Non si tratta di essere eco-scettici quindi, semmai eco-realisti e di riaffermare il principio secondo cui deve ridurre di più le proprie emissioni chi più inquina.
Ciò non toglie che dobbiamo muoverci puntando con risolutezza sulle rinnovabili. Il governo ha intenzione di affrontare il problema della risorsa ambiente e quello, connesso, del fabbisogno energetico seriamente, il che significa in primo luogo non assumere impegni che non si potranno mantenere. Significa anche progettare un modello di medio-lungo periodo in cui l’Italia possa affrancarsi progressivamente dalla dipendenza dai combustibili fossili, causa prima dell’effetto serra, ma che è anche una fonte di energia sempre più costosa, forse presto insostenibile economicamente oltre che ecologicamente.

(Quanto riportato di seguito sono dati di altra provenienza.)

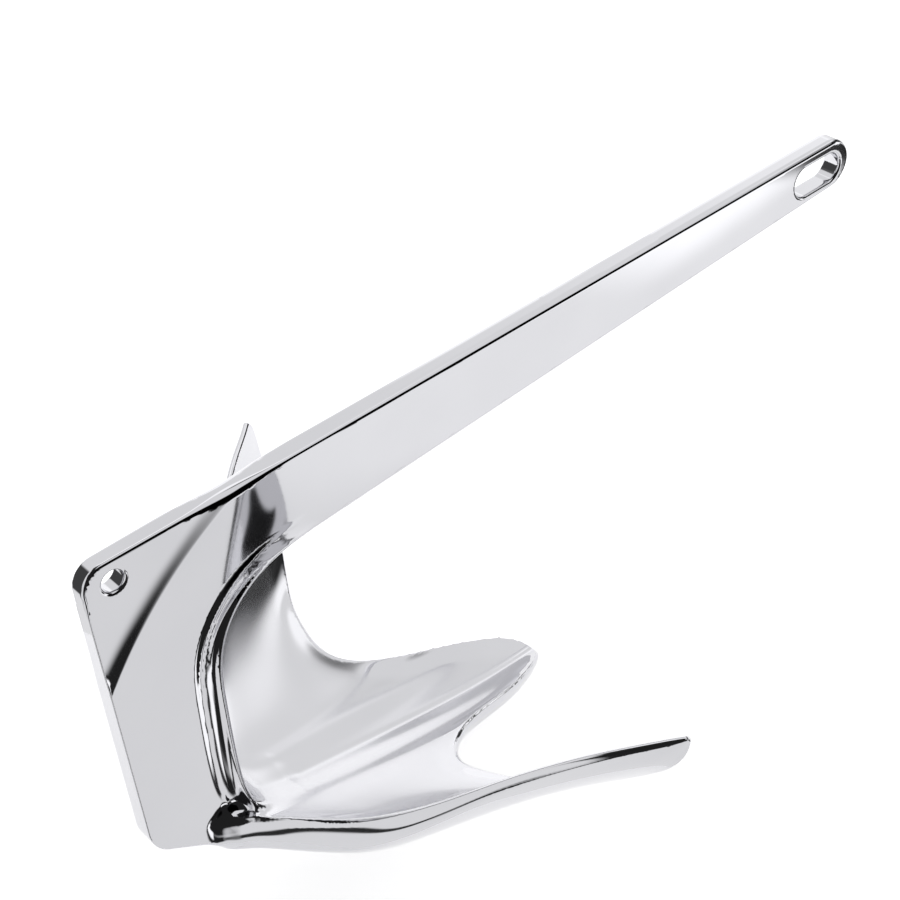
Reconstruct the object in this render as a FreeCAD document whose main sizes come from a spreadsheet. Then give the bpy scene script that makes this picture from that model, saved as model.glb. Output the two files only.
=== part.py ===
import FreeCAD, Part
import math
import os

# Claw anchor, one polished stainless casting.
# Modelling frame: X runs along the top edge of the shank from the crown corner
# to the cable end, Z is up in the plane of the shank, Y is the width.
V = FreeCAD.Vector
doc = FreeCAD.newDocument("claw_anchor")

# ---------------------------------------------------------------- sizes (mm)
sheet = doc.addObject("Spreadsheet::Sheet", "Sizes")
rows = [
    ("shank_reach", 446.3),       # crown back edge to centre of the rounded end
    ("end_radius", 13.3),         # rounded cable end of the shank
    ("end_drop", 15.0),           # centre of the rounded end below the top edge
    ("crown_radius", 11.4),       # outer corner of the crown
    ("root_depth", 44.2),         # depth of the shank where the throat begins
    ("throat_radius", 41.8),      # curve from shank to web
    ("throat_face", 46.5),        # front face of the web, from the back edge
    ("web_drop", 163.9),          # height of the back edge
    ("heel_radius", 20.9),        # rounded heel at the foot of the back edge
    ("web_foot", 195.7),          # lowest point of the web inside the fluke
    ("plate_thick", 10.8),        # shank and web
    ("crown_thick", 8.2),         # thinner triangle round the trip hole
    ("crown_slope", 4.8),         # width of the slope between the two thicknesses
    ("zone_reach", 91.2),         # border arc of the thin triangle: on the top edge
    ("zone_mid_x", 39.9),         # its middle
    ("zone_mid_drop", 25.6),
    ("zone_drop", 76.0),          # and on the back edge
    ("edge_round", 1.5),          # rounding of the outer plate edges
    ("trip_x", 14.5),             # trip line hole
    ("trip_drop", 11.0),
    ("trip_diameter", 10.4),
    ("rim_bevel", 1.1),           # bevel of both holes
    ("slot_x", 436.3),            # cable slot, centre
    ("slot_drop", 16.5),
    ("slot_width", 15.8),
    ("slot_reach", 33.2),         # overall length of the slot
    ("half_span", 159.6),         # half the width over the two side flukes
    ("fluke_fat", 1.0),           # thickness factor of the fluke sheet
    ("flange_wide", 23.8),        # width of the throat flange at its foot
    ("flange_thick", 8.5),
    ("rest_roll", -26.64),        # attitude at rest: rolled on to the far side fluke
    ("rest_pitch", 2.81),
]
for i, (name, val) in enumerate(rows):
    cell = "A%d" % (i + 1)
    sheet.set("B%d" % (i + 1), name)
    sheet.set(cell, repr(val))
    sheet.setAlias(cell, name)
doc.recompute()


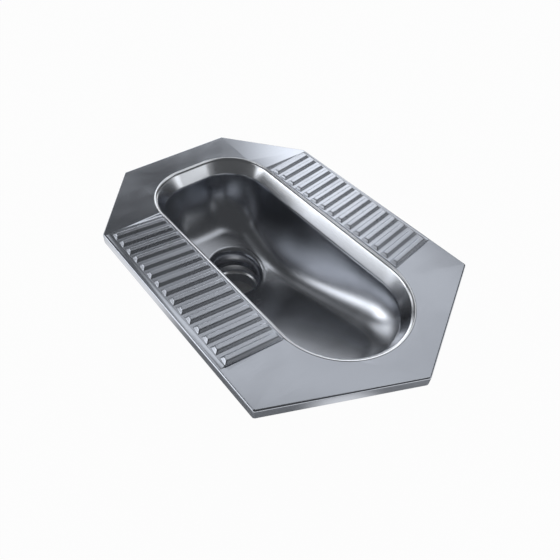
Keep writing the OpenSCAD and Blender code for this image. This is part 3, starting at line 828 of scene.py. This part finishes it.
def makeWorld():
    world = bpy.data.worlds.new("studio")
    scene.world = world
    world.use_nodes = True
    world.node_tree.nodes.clear()
    flow = Flow(world.node_tree)
    way = flow.node("ShaderNodeTexCoord", {}, {}, "Generated")
    x, y, z = (flow.node("ShaderNodeSeparateXYZ", {}, {0: way}, axis) for axis in "XYZ")
    heading = flow.math("ARCTAN2", x, y) * (180 / math.pi)
    height = flow.math("ARCSINE", z) * (180 / math.pi)
    level = studio["base"]
    for values in studio["boxes"].values():
        level = boxLevel(heading, height, *values) + level
    seen = flow.node("ShaderNodeLightPath", {}, {}, "Is Camera Ray")
    strength = seen + (1 - seen) * level
    colour = mixColors(flow, seen, studio["tint"], (1, 1, 1, 1))
    shade = flow.node("ShaderNodeBackground", {}, {"Color": colour, "Strength": strength})
    out = world.node_tree.nodes.new("ShaderNodeOutputWorld")
    world.node_tree.links.new(shade.socket, out.inputs["Surface"])


def awayFrom(flow, spot):
    place = flow.node("ShaderNodeTexCoord", {}, {}, "Object")
    return flow.node("ShaderNodeVectorMath", {"operation": "DISTANCE"}, {0: place, 1: spot}, "Value")


def makeFloor():
    # white to the camera and to metal that mirrors it, apart from the shaded ground under the pan;
    # painted glowing patches put painted highlights on the metal
    material, flow = newMaterial("paleFloor")
    seen = flow.node("ShaderNodeLightPath", {}, {}, "Is Camera Ray")
    glossy = flow.node("ShaderNodeLightPath", {}, {}, "Is Glossy Ray")
    clear = flow.node("ShaderNodeLightPath", {}, {}, "Is Transmission Ray")
    drain = (0.0, bowl["outletY"], studio["floorHeight"])
    outside = stepUp(awayFrom(flow, drain), *studio["drainDark"])
    # glow that mirroring rays see: white further out, plus painted glowing patches that the skirt
    # and pipe show as painted highlights
    paintedMirrorGlow = stepUp(awayFrom(flow, (0.0, 0.0, studio["floorHeight"])), *studio["nearDark"])
    for x, y, core, edge, level in studio["paintedGlowPatches"].values():
        spot = (x, y, studio["floorHeight"])
        paintedGlowSpot = (1 - stepUp(awayFrom(flow, spot), core, edge)) * level
        paintedMirrorGlow = flow.math("MAXIMUM", paintedMirrorGlow, paintedGlowSpot)
    share = seen * outside * studio["floorGlow"] + (glossy + clear) * paintedMirrorGlow
    paint = flow.node("ShaderNodeBsdfDiffuse", {}, {"Color": studio["floorPaint"]})
    glow = flow.node("ShaderNodeEmission", {}, {"Color": (1, 1, 1, 1), "Strength": 1.0})
    both = flow.node("ShaderNodeMixShader", {}, {0: share, 1: paint, 2: glow})
    closeMaterial(material, both)
    bm = bmesh.new()
    bmesh.ops.create_grid(bm, x_segments=1, y_segments=1, size=studio["floorHalf"])
    bmesh.ops.translate(bm, vec=(0, 0, studio["floorHeight"]), verts=bm.verts)
    mesh = bpy.data.meshes.new("studioFloor")
    bm.to_mesh(mesh)
    bm.free()
    mesh.materials.append(material)
    floor = bpy.data.objects.new("studioFloor", mesh)
    scene.collection.objects.link(floor)


makeWorld()
makeFloor()
scene.view_settings.view_transform = "Standard"
print("studio made")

In questa strategia si inserisce anche l’opzione nucleare, che non vediamo come la panacea dei problemi, ma come una componente importante di quel mix di fonti di cui l’Italia ha bisogno se vuole ridurre la sua dipendenza dall’estero (e dai combustibili fossili) ed attenuare il peso della bolletta energetica.
Vorrei discutere serenamente di questi temi. Senza ideologismi, senza ipocrisie, tenendo i piedi per terra. Perché anche la demagogia è una grave forma d’inquinamento. E non ci sono leggi per contrastarla.